Spanning 216 pages and divided into nine chapters, the book is a collection of papers and lectures written and delivered since Fayemi left the governor’s office in October 2022. While the issues discussed are national and international, the book is arranged in thematic order rather than by the period of their first presentations. “Together, they tell a story that tries to see through and beyond what is immediately in front of us,” Fayemi wrote in the preface to the book he says, “offers both a reflection on my time in office as well as a glimpse of what to expect from me in the years ahead.”
The long foreword by Wale Adebanwi, Presidential Penn Compact Professor of African Studies, University of Pennsylvania, United States, sets the tone for the book. “For the publicly engaged scholar or public intellectual, engagement with power is not only a necessity; it is an ethical obligation,” Adebanwi wrote while arguing on why people like Fayemi are needed in government. “Even direct entry into partisan politics against the backdrop of this ethical obligation makes politics a vocation and not a vacation for the scholar.”

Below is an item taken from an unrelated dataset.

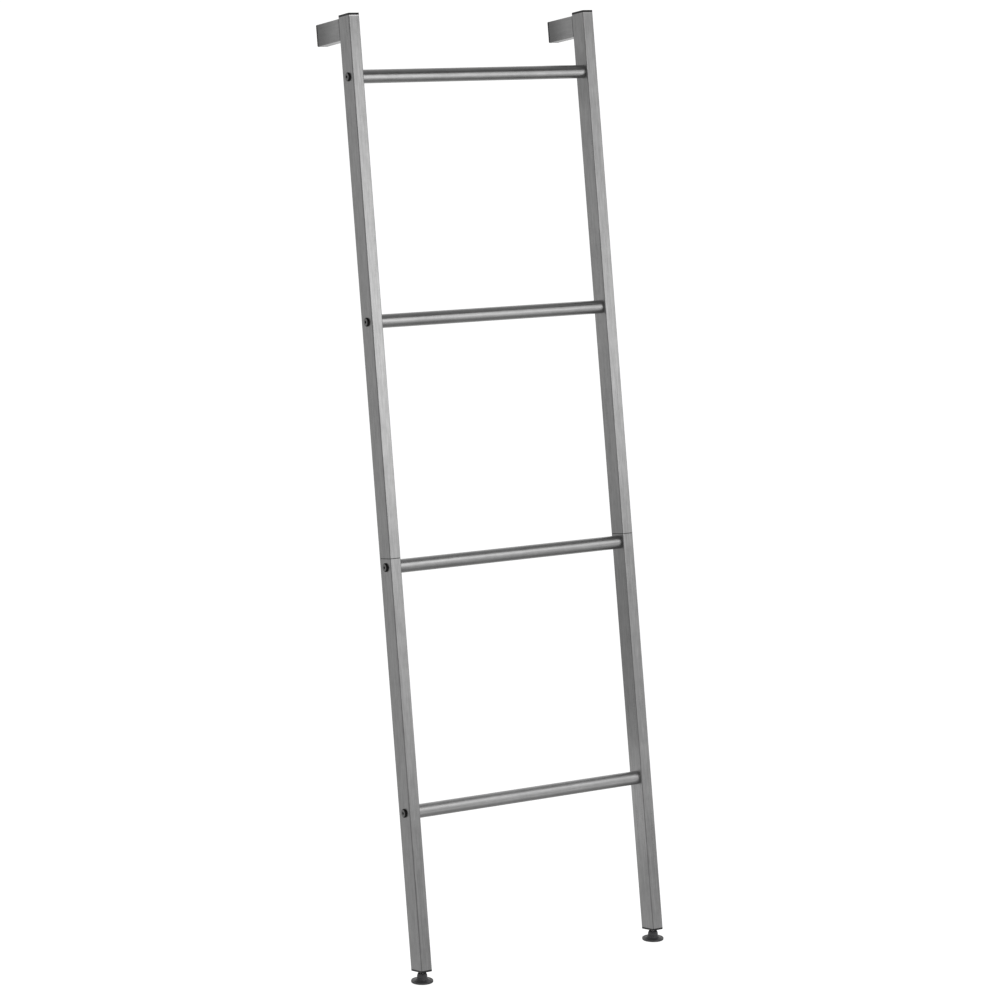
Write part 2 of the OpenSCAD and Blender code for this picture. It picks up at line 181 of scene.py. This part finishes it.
def satin_metal(name, tone, rough, grain, coat=0.10, warm=0.0, wear_and_edge_shade=1.0, painted_shade_ramp=None, ends=None, joint=None,
                streak=1.0, drift=None):
    """Graphite metallic coat on drawn tube, with painted shade on its corners and, where asked, more painted light.
    grain is the axis (0, 1, 2) the tube was drawn along.
    """
    m, g = material(name)
    p = rest_coords(g)
    k = [1.0, 1.0, 1.0]
    k[grain] = 0.012
    drawn = g.stretch(p, k)
    k[grain] = 0.025
    fine = g.noise(g.stretch(p, k), 1500, 3, 0.6)    # hair lines, under a millimetre wide
    broad = g.noise(drawn, 300, 2, 0.5)          # streaks of 3 to 4 mm, a hand long
    k[grain] = 0.07
    short = g.noise(g.stretch(p, k), 420, 3, 0.6)    # the same, a few centimetres long
    cloud = g.noise(p, 9, 3, 0.55)               # slow drift of the coat's thickness
    flake = g.voronoi(p, 2600)                   # metal flakes, 0.4 mm
    peel = g.noise(p, 520, 2, 0.5)               # orange peel of the coat
    speck = g.noise(p, 5200, 1, 0.5)
    flake_v = g.split(flake)[0]
    v = g.math("ADD", g.span(fine, 0.25, 0.75, -0.09 * streak, 0.09 * streak),
               g.span(broad, 0.3, 0.7, -0.035 * streak, 0.035 * streak))
    v = g.math("ADD", v, g.span(short, 0.3, 0.7, -0.075 * streak, 0.075 * streak))
    v = g.math("ADD", v, g.span(cloud, 0.3, 0.7, -0.05, 0.05))
    v = g.math("ADD", v, g.span(g.noise(p, 48, 2, 0.5), 0.3, 0.7, -0.03, 0.03))
    v = g.math("ADD", v, g.span(g.noise(p, 150, 2, 0.5), 0.3, 0.7, -0.035, 0.035))
    v = g.math("ADD", v, g.span(flake_v, 0.0, 1.0, -0.05, 0.05))
    v = g.math("MULTIPLY_ADD", v, tone, tone)
    # painted shade: corners darkened, standing in for the dark reflections they catch; a few worn spots on them made
    # bright
    edge = g.edge(0.0009)
    bright_patch = g.span(g.noise(p, 330, 4, 0.65), 0.60, 0.70)
    gain = g.math("MULTIPLY_ADD", g.math("MULTIPLY", edge, bright_patch), 0.50 * wear_and_edge_shade, 1.0)
    gain = g.math("MULTIPLY_ADD", edge, -0.58 * wear_and_edge_shade, gain)
    v = g.math("MULTIPLY", v, gain)
    if painted_shade_ramp:
        # painted shade: the tone falls to the given amount along the axis; on the arms, darker towards the wall end
        axis, lo, hi, amount = painted_shade_ramp
        v = g.math("MULTIPLY", v, g.span(g.split(p)[axis], lo, hi, 1.0, amount, smooth=True))
    if drift:
        # painted reflections and shadows: lighter and darker bands along the right rail's inner side, standing in for
        # the floor and rungs it mirrors
        q = g.split(p)
        nor = g.split(g.node("ShaderNodeTexCoord").outputs["Normal"])[0]
        inner = g.math("MULTIPLY", g.span(nor, -0.9, -0.7, 1.0, 0.0), g.span(q[0], 0.0, 0.1))
        change = float_curve(g, g.math("DIVIDE", q[2], 1.4), [(a / 1.4, b / 1.5) for a, b in drift])
        v = g.math("MULTIPLY", v, g.lerp(inner, 1.0, g.math("MULTIPLY", change, 1.5)))
    if ends:
        # painted highlight, partly real: a bright band at the deburred upper cut end, where the coat is thin and the
        # metal shows, made strongest on the front face and the left rail
        axis, places, width, amount = ends
        q = g.split(p)
        front = g.span(g.split(g.stretch(g.node("ShaderNodeTexCoord").outputs["Normal"], (1, 1, 1), (LEAN, 0, 0)))[1],
                       -0.9, -0.6, 1.0, 0.12)
        side = g.span(q[0], -0.1, 0.1, 1.0, 0.30)
        mask = 0.0
        for place in places:
            near = g.span(g.math("ABSOLUTE", g.math("SUBTRACT", q[axis], place)), width * 0.75, width, 1.0, 0.0)
            mask = g.math("MAXIMUM", near, mask)
        mask = g.math("MULTIPLY", mask, g.math("MULTIPLY", front, side))
        v = g.math("MULTIPLY_ADD", mask, amount, v)
    if joint:
        # dark groove where two tubes meet, with a painted highlight along its lips
        axis, place, half = joint
        off = g.math("ABSOLUTE", g.math("SUBTRACT", g.split(p)[axis], place))
        painted_lip_highlight = g.span(off, half * 2.8, half * 1.6)
        v = g.math("MULTIPLY_ADD", g.math("MULTIPLY", painted_lip_highlight, 0.10), v, v)
        groove = g.span(off, half * 1.25, half * 1.05)
        v = g.lerp(groove, v, 0.02)
    base = g.node("ShaderNodeCombineColor", {0: g.math("MULTIPLY", v, 1.0 + warm), 1: v,
                                             2: g.math("MULTIPLY", v, 1.0 - warm)}).outputs[0]
    r = g.math("ADD", rough, g.span(broad, 0.3, 0.7, -0.025, 0.025))
    r = g.math("ADD", r, g.span(cloud, 0.3, 0.7, -0.02, 0.02))
    r = g.math("ADD", r, g.span(flake_v, 0.0, 1.0, -0.03, 0.03))
    n = g.bump(speck, 1.2e-6)
    n = g.bump(peel, 7e-6, n)
    n = g.bump(fine, 1.6e-6, n)
    principled(g, n, base=base, metal=1.0, rough=r, coat=coat, coat_rough=0.12)
    return m


def moulded_plastic(name, tone, rough, grain=900, depth=1.6e-5, painted_edge_light=1.4, spec=0.5, tint=(1, 1, 1.04)):
    """Moulded black plastic with a fine spark-eroded grain, polished a little on its edges, whose tone carries painted
    light.
    """
    m, g = material(name)
    p = rest_coords(g)
    a = g.noise(p, grain, 3, 0.62)
    b = g.voronoi(p, grain * 1.9, out="Distance")
    cloud = g.noise(p, 60, 3, 0.5)
    dust = g.span(g.noise(p, 700, 4, 0.7), 0.60, 0.78, 0.0, 1.0)
    edge = g.edge(0.0007)
    v = g.math("MULTIPLY_ADD", g.span(a, 0.25, 0.75, -0.14, 0.14), tone, tone)
    v = g.math("MULTIPLY_ADD", g.span(cloud, 0.3, 0.7, -0.12, 0.12), tone, v)
    # painted light on the edges: a highlight where the edge factor is above nought, painted shade where it is below
    v = g.math("MULTIPLY_ADD", g.math("MULTIPLY", edge, painted_edge_light), tone, v)
    v = g.math("MULTIPLY_ADD", dust, tone * 0.5, v)
    base = g.node("ShaderNodeCombineColor", {i: g.math("MULTIPLY", v, tint[i]) for i in range(3)}).outputs[0]
    r = g.math("ADD", rough, g.span(cloud, 0.3, 0.7, -0.05, 0.05))
    r = g.math("SUBTRACT", r, g.math("MULTIPLY", edge, 0.10))
    n = g.bump(b, depth * 0.6)
    n = g.bump(a, depth, n)
    principled(g, n, base=base, metal=0.0, rough=r, spec=spec)
    return m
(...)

Borrowing from his varied experiences and exposure as a public intellectual who had opportunities to serve in both his state as governor and at the federal level as a minister, Fayemi’s fascinating collection reminds us of the challenges of building a society that works for the people and how each of us has a role to play in that regard. “As the continent grapples with the vicissitudes of the changing dynamics, it is imperative that we build the capacity and develop the policy tools that will turn Africa’s potential to prosperity,” Fayemi wrote while explaining the rationale for establishing the Amandla Policy Institute being launched today. “That is the task before us, and it is one that I’m determined to contribute to.”